San Marino. CDLS: denatalità, un’ipoteca per il futuro del Paese

E’ ALLARME CULLE VUOTE: IN UN DECENNIO LE NASCITE SONO CROLLATE DEL 36%

“Un Paese senza bambini non ha futuro: è necessario porre da subito le basi di un vero e proprio cambiamento culturale. Va aperto al più presto un tavolo di confronto tra il governo che si insedierà dopo il voto del 9 giugno ed i sindacati e le associazioni economiche per ripensare e potenziare le politiche a sostegno della famiglia”. Il tema drammatico della denatalità, purtroppo spesso sottovalutato dalla politica, è invece prioritario nell’agenda del nuovo Segretario Generale della CDLS Milena Frulli: la continua e crescente diminuzione delle nascite – nel 2023 i nuovi nati sono stati meno di 200, con un crollo delle nascite del 36% nell’ultimo decennio – è una vera e propria ipoteca per il futuro del Paese.

Per il Segretario della Confederazione Democratica serve “un vero e proprio cambiamento culturale, un ripensamento delle politiche di welfare che poggi su due pilastri: la genitorialità paritaria e il quoziente famigliare. Le indispensabili politiche sociali a supporto della famiglia dovranno essere accompagnate anche da forti investimenti in asili nido accessibili economicamente e dislocati nelle aree produttive e promuovendo la creazione di strutture aziendali all’interno delle ditte che hanno una più elevata occupazione femminile”.

In tema di natalità, nei Paesi europei economicamente e socialmente più avanzati quali Francia, Paesi Scandinavi e Germania, va rilevato a livello statistico che oltre il 50% dei bambini frequenta gli asili nido e, parallelamente, si registrano anche i tassi di occupazione femminile più elevati d’Europa con oltre il 70%, mentre la vicina Italia risulta essere nel 2022 il secondo peggior Paese con una occupazione femminile ferma ad un tasso del 55%. A San Marino, pur avendo un dato migliore rispetto ad altri Paesi, si evidenzia che una parte rilevante delle persone disoccupate è di genere femminile.
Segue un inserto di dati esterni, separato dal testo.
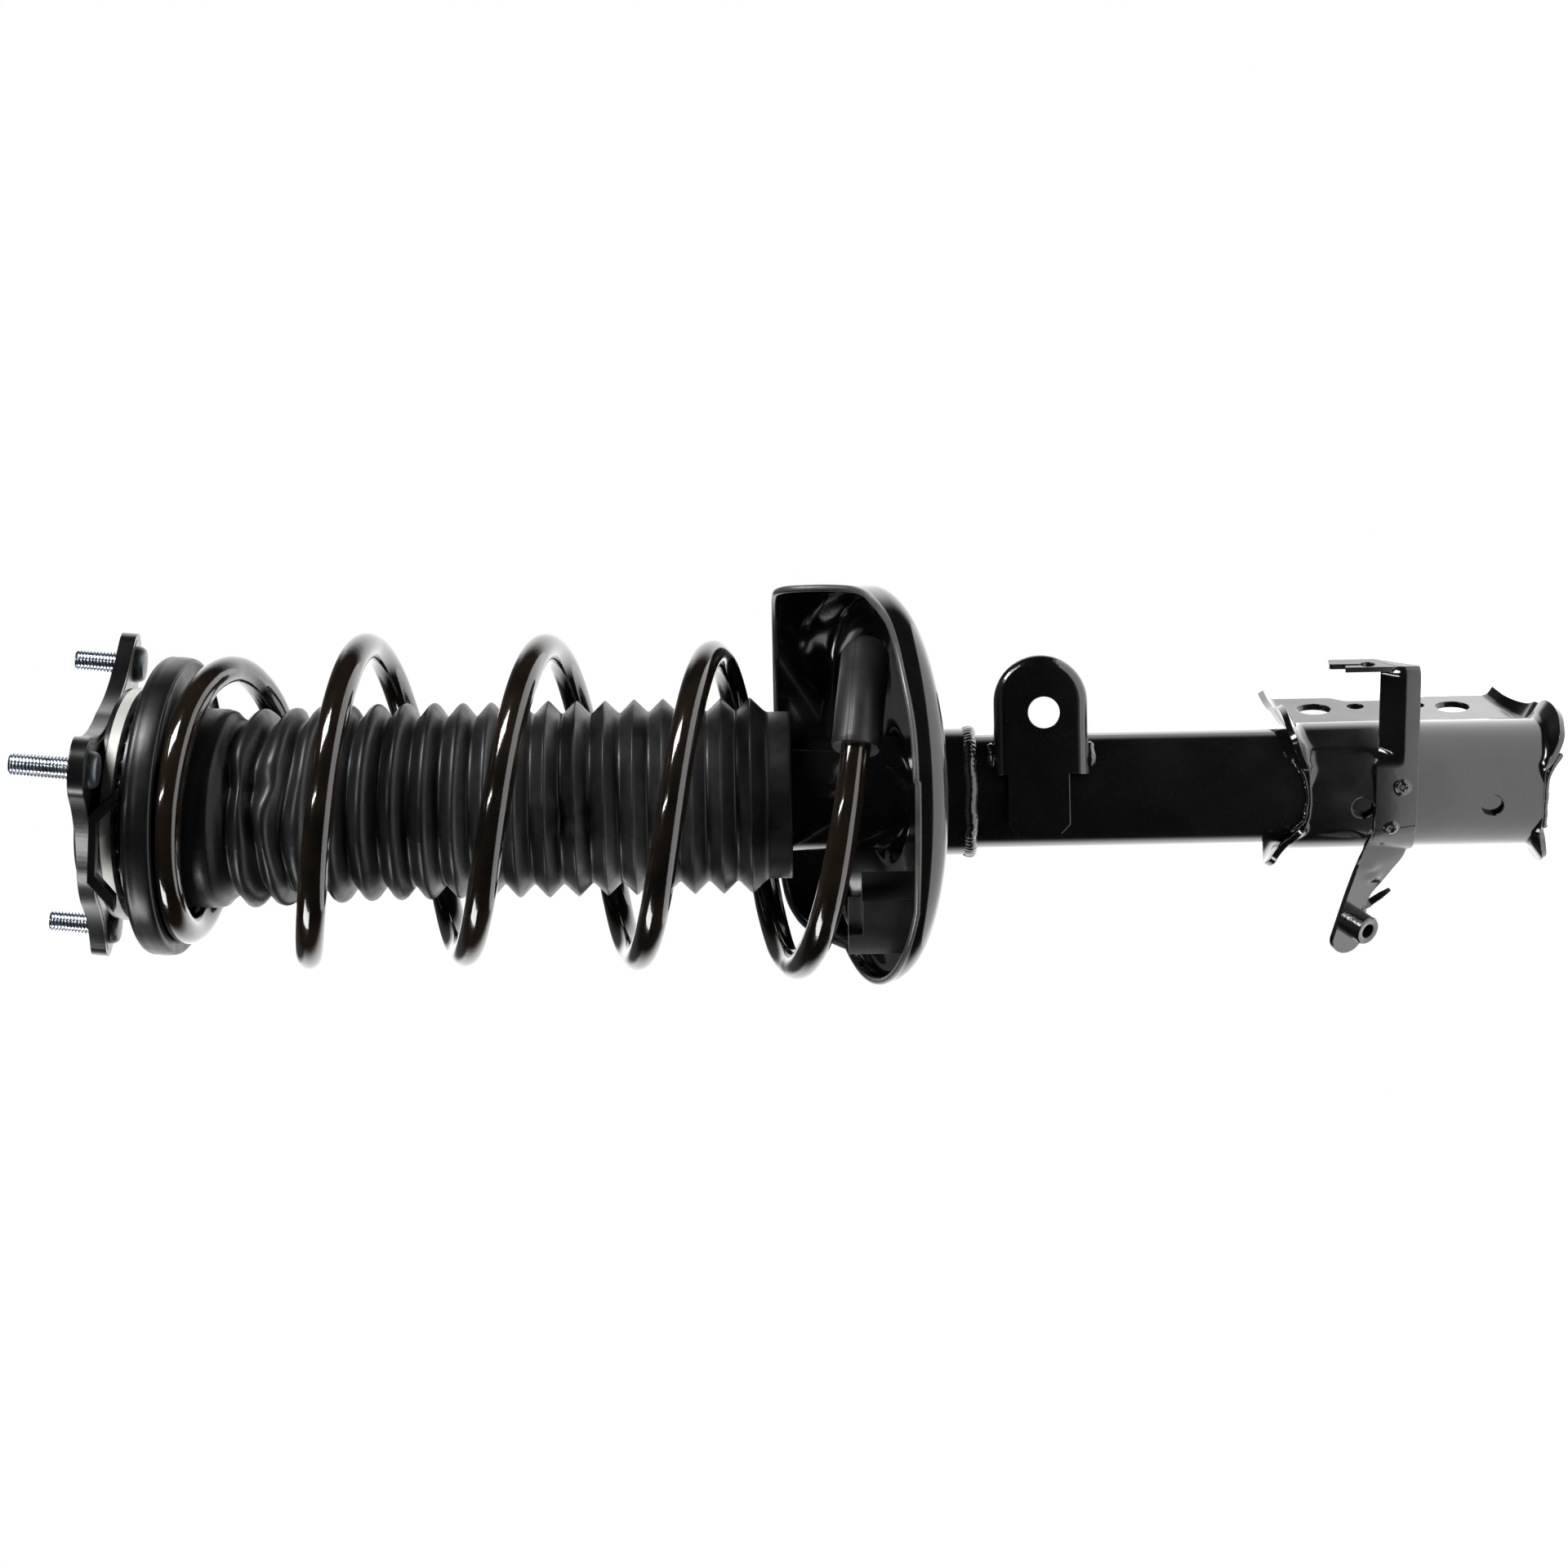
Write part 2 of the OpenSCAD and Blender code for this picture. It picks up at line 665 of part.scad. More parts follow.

“Prendendo in considerazione le scelte attuate dai diversi Paesi europei in tema di politiche a supporto e a sostegno della natalità – sottolinea il Segretario Generale CDLS – emerge chiaramente come i migliori risultati non si siano ottenuti solo garantendo o aumentando sostegni di tipo economico, bensì accompagnandoli a nuove politiche di welfare famigliare. E’ infatti fondamentale potenziare e promuovere tutte le modalità e forme di conciliazione dei tempi di vita-lavoro come, ad esempio, l’incentivazione delle forme flessibili di lavoro in termini di orario, tutele ai genitori che scelgono il part-time, incentivazione del lavoro agile, e congedi parentali flessibili”.

“E’ dunque necessario porre le basi per un vero e proprio cambiamento culturale, con una visione di medio-lungo termine, sia nel modo di pensare alle politiche legate alla famiglia sia nel modo di concepire gli strumenti da mettere a disposizione. E’ fondamentale un’analisi che parta dal concetto di genitorialità paritaria e che, a fronte di una più equa distribuzione dei carichi familiari, abbia come riflesso un aumento del dato occupazionale femminile. In tale ambito, per esempio, è fondamentale l’implementazione di strumenti quali i periodi di congedo parentale fruibili, e che tali strumenti tengano conto anche di periodi obbligatori su base paterna, prevedendo eventualmente forme di incentivazione. Vanno attuate sin da subito concrete azioni di contrasto al fenomeno della cosiddetta ‘motherhood penalty’, ossia lo svantaggio aggiuntivo delle donne lavoratrici con figli rispetto a quelle senza.

Per la CDLS devono essere affrontate e risolte immediatamente le criticità legate al tema abitativo, con affitti ormai arrivati a livelli proibitivi a cui si aggiunge l’oggettiva impossibilità economica per le giovani coppie di acquistare un appartamento. Un’altra risposta all’emergenza denatalità è l’adozione dello strumento del quoziente familiare. “Uno strumento – precisa il Segretario Generale – che ribalterebbe l’attuale sistema di tassazione, basato sui redditi individuali, e consisterebbe nel dividere il reddito complessivo della famiglia per un coefficiente che è collegato in misura crescente all’aumentare del numero dei componenti del nucleo familiare. Questo approccio garantirebbe non solo un beneficio in termini di tassazione generale ma finalmente si darebbe un importante segnale di una maggiore equità orizzontale, rispettosa della numerosità del nucleo familiare e con una opportuna valutazione del reale reddito disponibile delle famiglie. Un passo in avanti nella direzione dell’equità e giustizia fiscale che concorre a creare condizioni più favorevoli alla natalità”.